You are needed!
You likely have been aware of times when your parents appear to be overwhelmed and exhausted. During such periods, they may be less tolerant and more irritable. The stresses of a job, finances, errands, and keeping things going all add up. And then, your mom and/or dad must face daily family needs and obligations, which add to their daily efforts. You no doubt have been overwhelmed yourself on occasion and pressured to get everything done by the end of the day and, therefore, understand the feeling.
Here's a serious recommendation: Help your family out by reducing their stress. And you can do this in several ways, many of which are simple and easy to do.
First, develop the right attitude.
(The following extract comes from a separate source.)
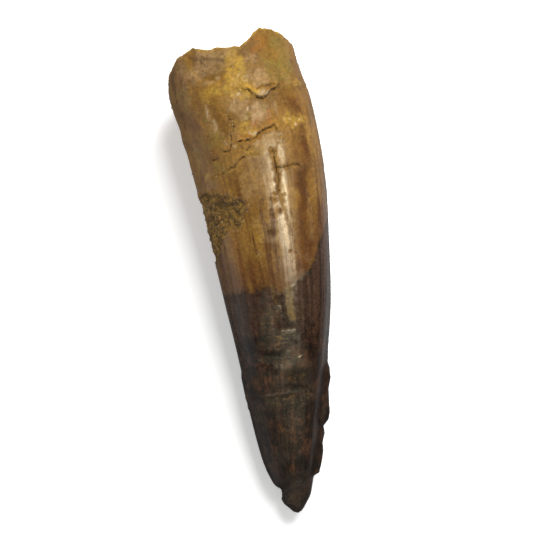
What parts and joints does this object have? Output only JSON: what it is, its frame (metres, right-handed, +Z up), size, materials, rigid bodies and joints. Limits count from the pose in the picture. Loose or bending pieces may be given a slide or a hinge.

Consider the demands your parents have at home and elsewhere. And think about the times you and your siblings have needs that result in added demands. This may have been for a variety of basics; for example, transportation, food, clothes, money, tech stuff, sports stuff, and so on. Reflect on what it takes for them to provide for the family’s needs: for example, money, skill, energy, and sacrificing their own time. That's standard for most parents trying to raise a family, but nonetheless, overwhelming. The above ideas are not to generate guilt, but rather to boost appreciation and respect for what it takes for a family to function.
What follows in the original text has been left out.